A:I think that it happens very early, it happens in the teen years. I think schools are still not doing well enough to support young girls in their paths. When I think about physics and what my daughter is learning right now it just isn’t interesting for girls because the subject is made for the boys. Car racing, raw materials are things they look at instead of giving more varied examples to work with. Again, I was lucky because I was at a girl’s school. I don’t recall they thought of something completely different but maybe the way they conveyed it was different. Plus, if your parents are not in the technical field you might have trouble to find somebody who pushes, challenges and supports you. I think it’s also really important to do two to three weeks of internship just to get an impression on what is actually going on there. I think we lose girls at a very early stage. I support these girl’s days in Baden-Württemberg for example: Here you see role models and get to touch and feel stuff which is important to get a clear picture. We should be engaged with girls that are interested way before they have to make their choice of studies. This would help them a lot to pursue their interest and see their opportunities. I think more opportunities like this would help a lot.

When I think about physics and what my daughter is learning right now it just isn’t interesting for girls because the subject is made for the boys.

 

Q: Was there a situation in your career where you would have been treated differently if you were a man?
A: If I take my own career as an example, after the MBA there was a time where I had the feeling that I was getting to the ‘Glass Ceiling’ that everybody was talking about. There were people promoted to be senior executives and I was wondering many times what they were doing better, or differently compared to me. When I reached out to my boss to talk to him about it, his answer was that I could be promoted but I had to change some behavior of mine. He considered me too straight-forward and too criticizing. This is when I wondered whether he would speak to a man like this and also ask him to change these very characteristic traits. Out of round about 120 senior executive levels, there are less than 10 women employed at the company. At the level of directors, it is even worse. At this level I only know one or maybe two women.

 

Q: Where else do you see stumbling blocks for women in your work environment?
A: What I really see in the company is that if you look at the very R&D we have enough women on the project manager level. If you climb up the hierarchy ladder then it becomes less and less. For one, I think that we, as women, always hope that other people will see how great the work is we do and we don’t really talk about it. That’s probably one thing I learned: you have to talk about it to figure out what the network is that you need. Without a network nobody will look at your name and point it out. Unfortunately, that is not how it works. Thus, you have to promote yourself and that is at least one thing that I feel uncomfortable with doing. Also, I was lucky to be in a women’s network where they look at women on an executive level who could actually go to C-Level. They bring 12 women together per year. Of course, you talk about personality but more important is this network. Then you have women on the same level who can talk about the same problems. None of my non-work friends know another woman in a position like me – so who do I talk to? I can talk to the guys but most of them feel weird to talk to me about a topic like that. So now I have this new stream of women of which some really became great friends. The probability as a woman to come from a middle manager to an executive position is five times less than it was for men. Taking the same qualification, to C- Level was seven or eight times less. What is the takeaway out of this? You need to work hard and have the network.
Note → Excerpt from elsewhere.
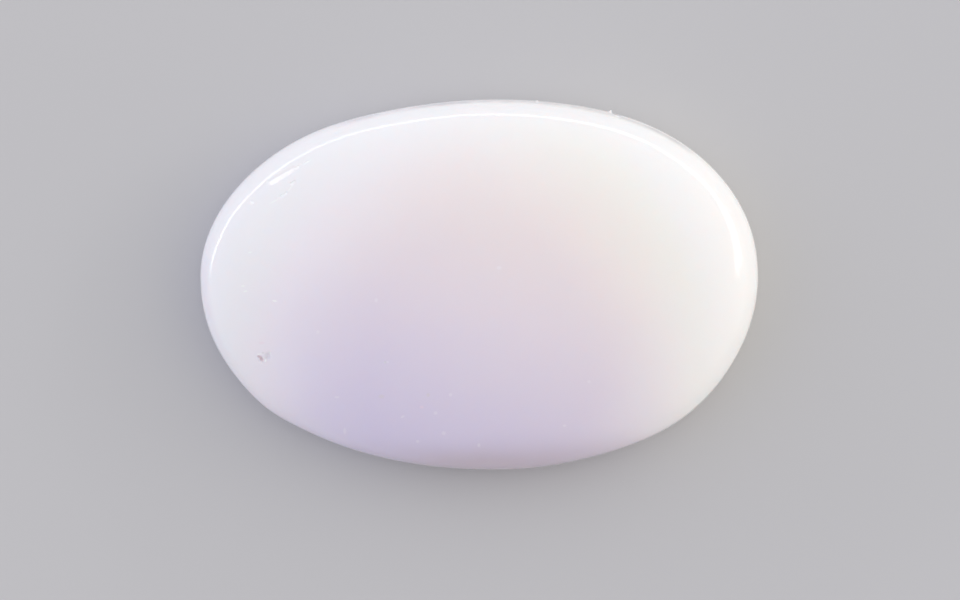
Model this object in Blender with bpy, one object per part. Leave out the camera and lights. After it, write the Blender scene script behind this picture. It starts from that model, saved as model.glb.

Without a network nobody will look at your name and point it out.

 

Q: What else has to be done?
A: It is very important to be flexible in the ways you are offering working time, I think this is one of the key aspects. We see this with men, when they started with this parental time. When I had the first man asking for two months off, I was surprised. Now, it is pretty common that men take the 2 to 3 months off and work arranges around it. Plus, I think that the demand of the younger generation is there to be more flexible. Today, you can work from home, co-working spaces and you travel much more than in the past. I think the technology is ready, but it also requires a boss who is willing to go this way. I think companies are still not ready to offer different models than the old ones.

 

Q: Is there anything you would like to add?
A: If someone would’ve asked me 16 years ago where I wanted to be in five years, I would’ve guessed a team leader of whatever, I never thought big when I was younger. But think about and talk about what you do and who you are because nobody else will do this for you. As a matter of fact, you have to be active, more towards it, that’s a key learning of mine.